If you're buying a first journal for yourself or someone starting out, our refillable leather notebook cover and the stitched traveller journal are made to be written in for years. A name or a short line of encouragement engraved on the front makes it personal — see how to personalise a journal gift with engraving. Browse the full range in our leather goods collection.
Frequently asked questions
How often should a beginner journal?
Start with whatever feels sustainable — even once or twice a week is fine. Consistency matters more than frequency, so a short entry you actually write beats an ambitious daily plan you abandon after a fortnight. Build up as the habit sticks.
What should I write about if nothing happened today?
Ordinary days are perfect journalling material. Write about what you ate, a small thing you noticed, how you felt, or use a prompt. Journaling isn't a record of events — it's a place to think, and quiet days often make the most reflective entries.

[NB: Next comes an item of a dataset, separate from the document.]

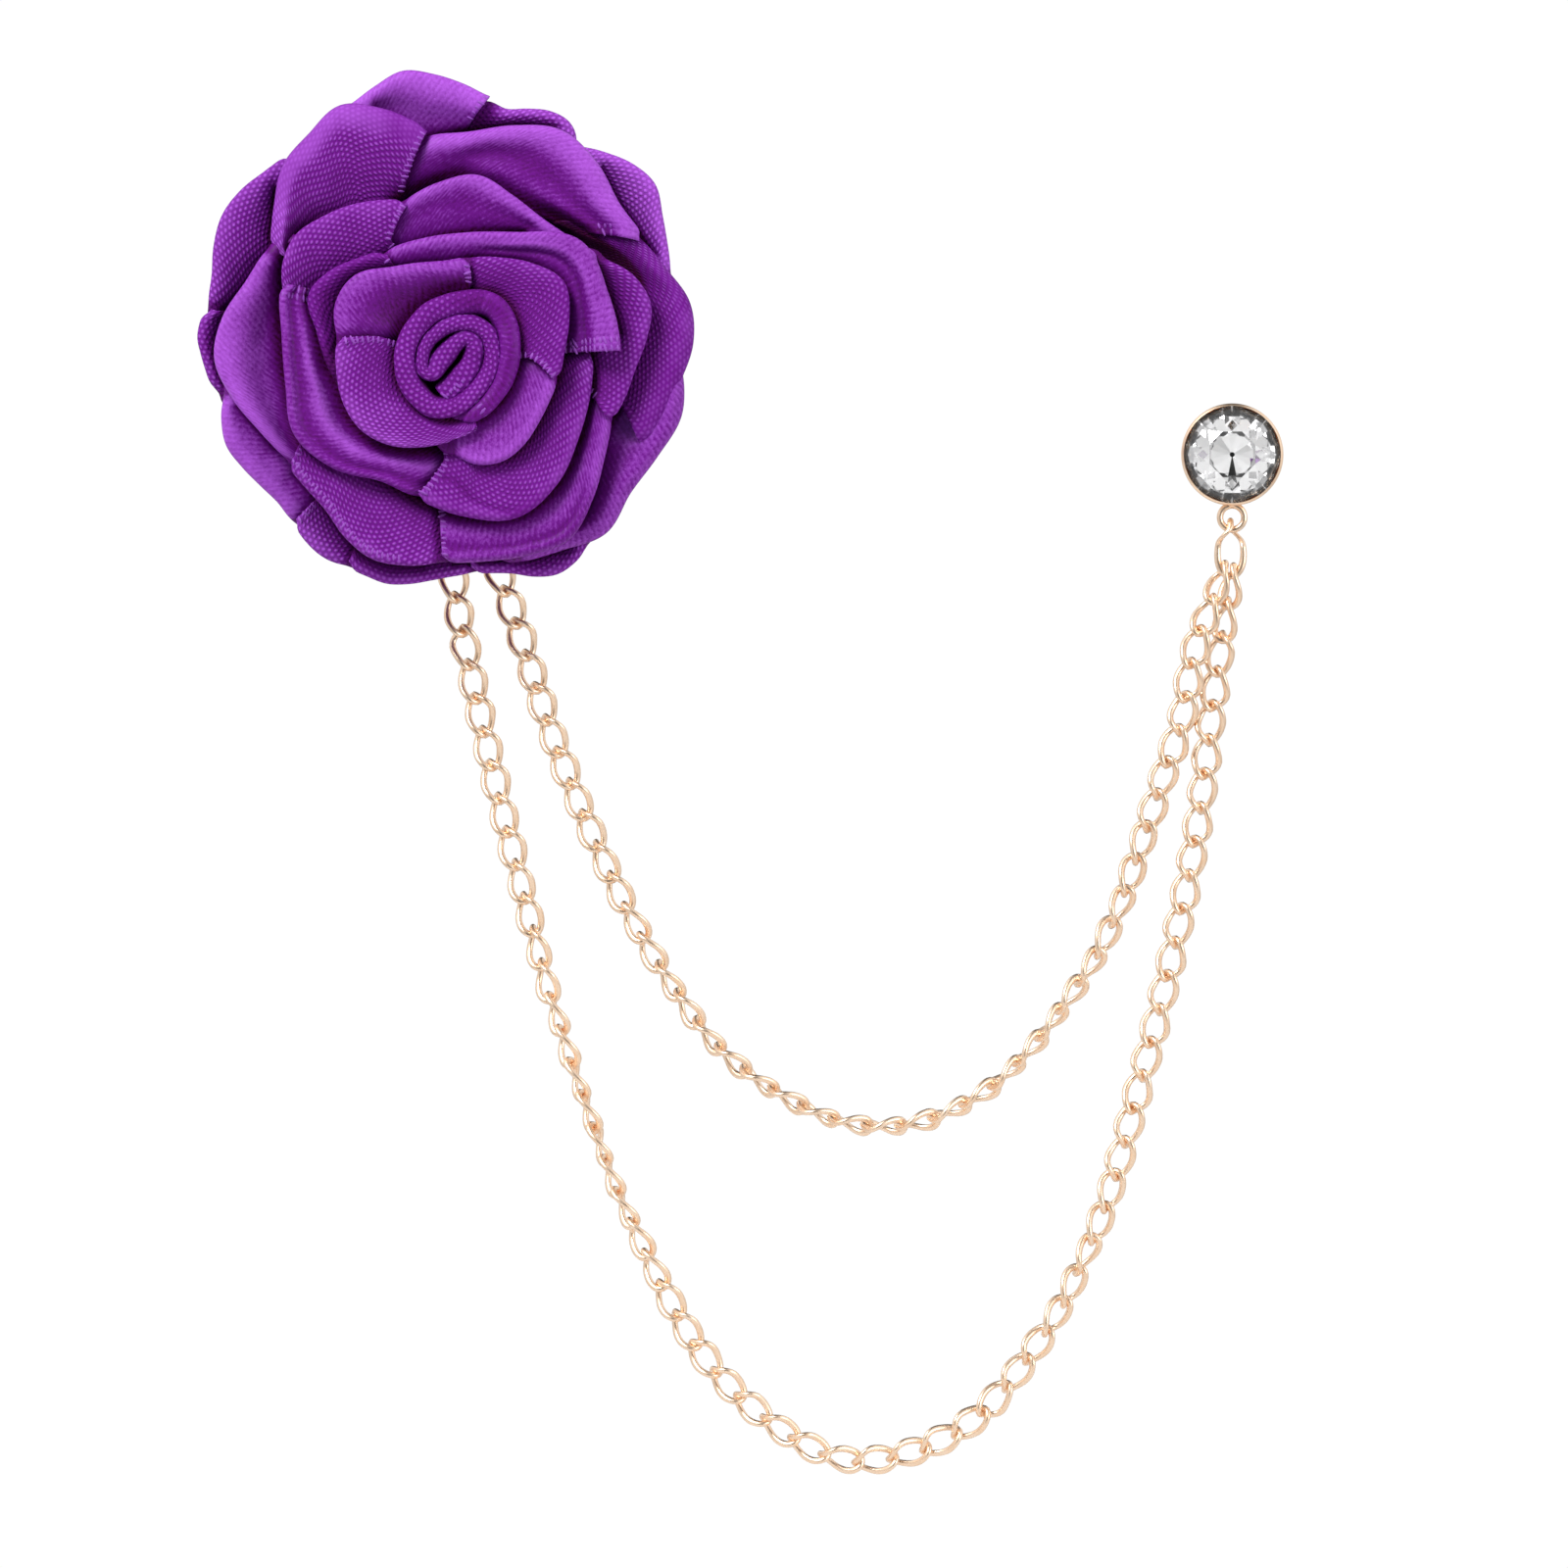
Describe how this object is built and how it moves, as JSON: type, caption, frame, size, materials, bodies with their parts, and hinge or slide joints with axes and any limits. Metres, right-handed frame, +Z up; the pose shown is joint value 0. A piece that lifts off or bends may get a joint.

Is it better to journal in the morning or evening?
Whichever you'll actually keep up. Mornings suit clearing your head and setting intentions; evenings suit reflecting on the day. Anchor it to a routine you already have, like coffee or bedtime, so it happens without willpower.
Do I need special prompts or can I just write?
Both work. Prompts help on days when the blank page feels daunting, but free-writing whatever's on your mind is equally valid. Many people use prompts to start and then drift into their own thoughts once the pen is moving.
What size notebook is best for beginners?
A smaller A6 feels less intimidating because a page fills quickly, which builds confidence. If you prefer longer entries, A5 gives more room. Our A6-versus-A5 guide walks through the trade-offs so you can pick one you'll enjoy using.
Does it matter what notebook I use?
Practically, a notebook you enjoy holding gets used more often, which is why a well-made cover helps. A refillable leather journal also means finishing one isn't the end — you keep the cover and add a fresh insert, so the habit carries on.